2,700-year-old Clay tablets have revealed Ancient “doctors” mixed magic and medicine to heal patients.
Clay tablets dating back more than 2,700 years have revealed that ancient doctors used a mixture of Medicine and magic to cure their patients in ancient times.
The clay tablets recovered in modern-day Iraq more than ten years ago have recently revealed unprecedented secrets about ancient Medicine.
The tablets, written in Cuneiform, were crafted by a trainee doctor from Ancient Sumeria called Kisir-Aššur, who recorded his work in great detail.
The content of the tablets was revealed by a Danish Ph.D. student who analyzed the clay tablets.
The tablets illustrate many aspects of ancient Medicine and the approach ancient doctors took when curing patients thousands of years ago.
The clay tablets reveal fascinating details about ancient Medicine.
The ancient writings reveal that ancient Mesopotamian doctors did not significantly differentiate today’s labeled as magic and considered Medicine.
Many times, their medical treatment included potions, enemas, and bandages. However, ancient doctors used rituals, chants, and prayers to specific deities to cure the spiritual side.
New Insight on Ancient forms of Medicine
Scholars believe that the cuneiform tablets could help shed new light on how the illness was treated in ancient civilizations thousands of years ago.
According to experts, the tablets offer one of the most fascinating and detailed accounts of ancient medical education ever recorded.
Furthermore, experts who studied the tablets say that the medical and magical practices were recorded by Kisir-Aššur in chronological order, allowing experts to trace back and create a timeline of his training.

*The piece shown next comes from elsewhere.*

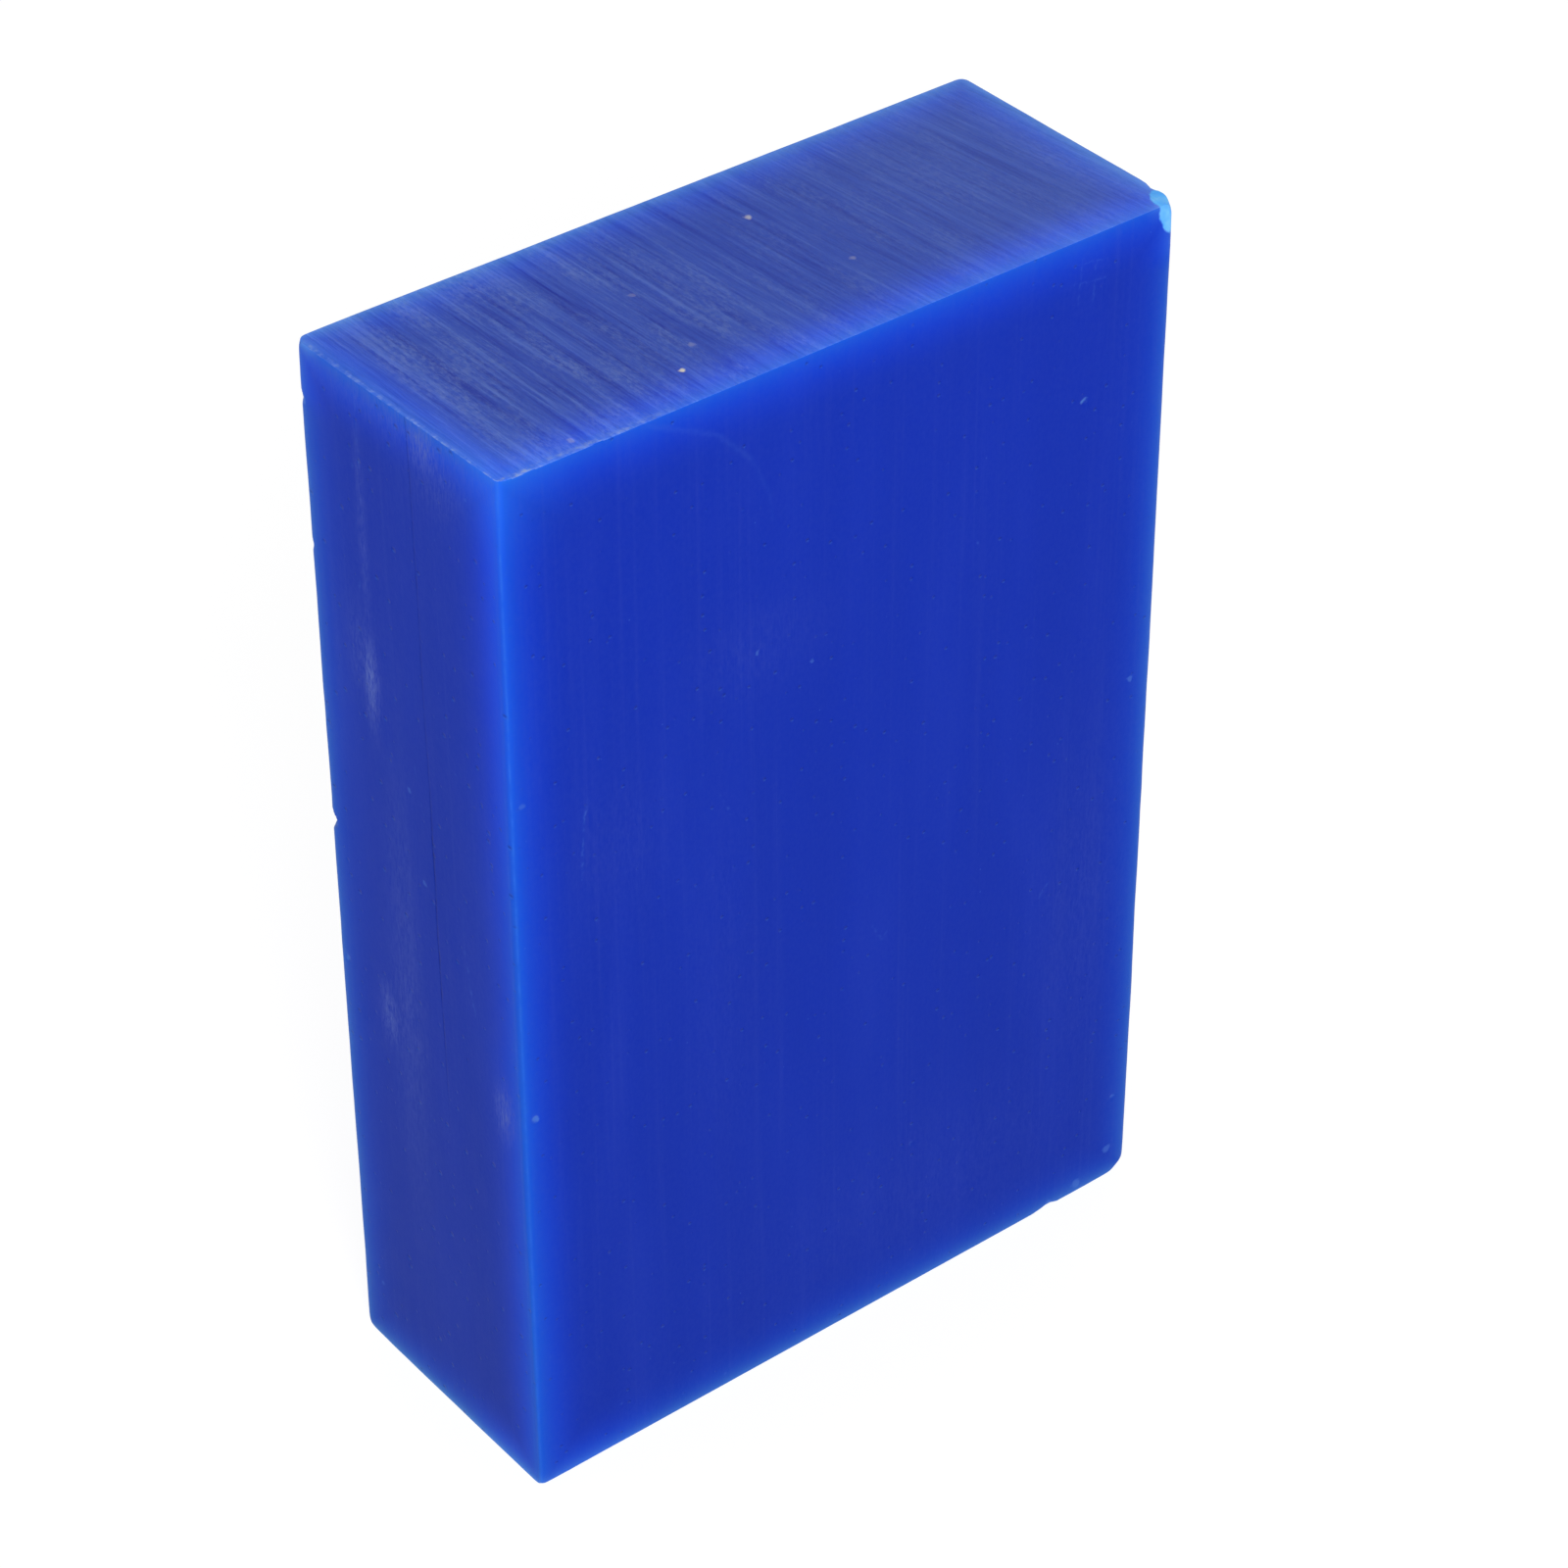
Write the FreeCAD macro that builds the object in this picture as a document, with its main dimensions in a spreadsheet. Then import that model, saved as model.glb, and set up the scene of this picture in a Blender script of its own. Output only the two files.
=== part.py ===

Speaking to ScientificNordic, Dr. Troels Pank Arbøll from the University of Copenhagen explained:
“The sources give a unique insight into how an Assyrian doctor was trained in the art of diagnosing and treating illnesses and their causes. It’s an insight into some of the earliest examples of what we can describe as science.”
The tablets offer evidence of a mixture of ancient medical practices.
It shows that ancient doctors heavily relied on a traditional medical approach when curing their patients and had room for magical cures.
“He does not work simply with religious rituals but with plant-based medical treatments. It is possible that he studied the effects of venom from scorpions and snakes on the human body and that he perhaps tried to draw conclusions based on his observations,” explained Dr. Arbøll.
As revealed by Mail Online, the ancient doctor wrote:
“If a man is ill with bile, ahhazu-jaundice, or amurriqaanu-jaundice, to cure him: kukuru-plant, burashu-juniper, ballukku-plant, suadu-plant, ‘sweet reed,’ urnû-plant, ataʾishu-plant, ‘fox-wine,’ leek(?), ‘stink’-plant, tarmush-plant, ‘heals-a-thousand’-plant, ‘heals-twenty’-plant, (and) colocynth.”
“You weigh out these 14 plants equally (and) boil (them) in premium beer. You leave (the blend) outside overnight by the star(s). You sieve it (and) add plant oil and honey into it. “
“You pour (it) into his anus.”
The clay tablet written by Kisir-Aššur details the dangers of jaundice caused by bile, the risk it poses to humans, and how it was treated nearly 3,000 years ago.
According to Science Nordic, the ancient Mesopotamians may have believed that some diseases and liquids were connected. This was partly based on the idea that human bile was toxic, explains Arbøll.
“At this time, bile is considered similar to a venomous substance. This is because it can regulate certain bodily processes and could be the cause or contribution to the cause of an illness. This idea is reminiscent of the important Greek physician Hippocrates’ theory of humor, where the imbalance of four fluids in the body can be the cause of illness,” he says.
“However, the Mesopotamian conception of bile seems to differ from the Greek. Moreover, Hippocrates lived some 200 years after Kisir-Ashur and the Assyrian Kingdom’s fall, so it is far from certain that the idea spread from Mesopotamia to the Greeks. But it would be interesting to investigate,” says Arbøll.
“If there are relationships between ancient Mesopotamian medical knowledge and Hippocratic medicine, which I think there are, we must show these connections in the text, which is not easy,” wrote Nils Heeßel, a professor at the Philipps-Universität Marburg, Germany, in an e-mail interview with Scientific Nordic.
“General assumptions on a single doctor’s academic focus can hardly be seen as a trace of later medical traditions,” he explained.
Although the ancient doctor known as Kisir-Aššur predates Hippocrates–who is considered the father of modern Medicine–by at least 500 years, they seemed to have developed similar ideas.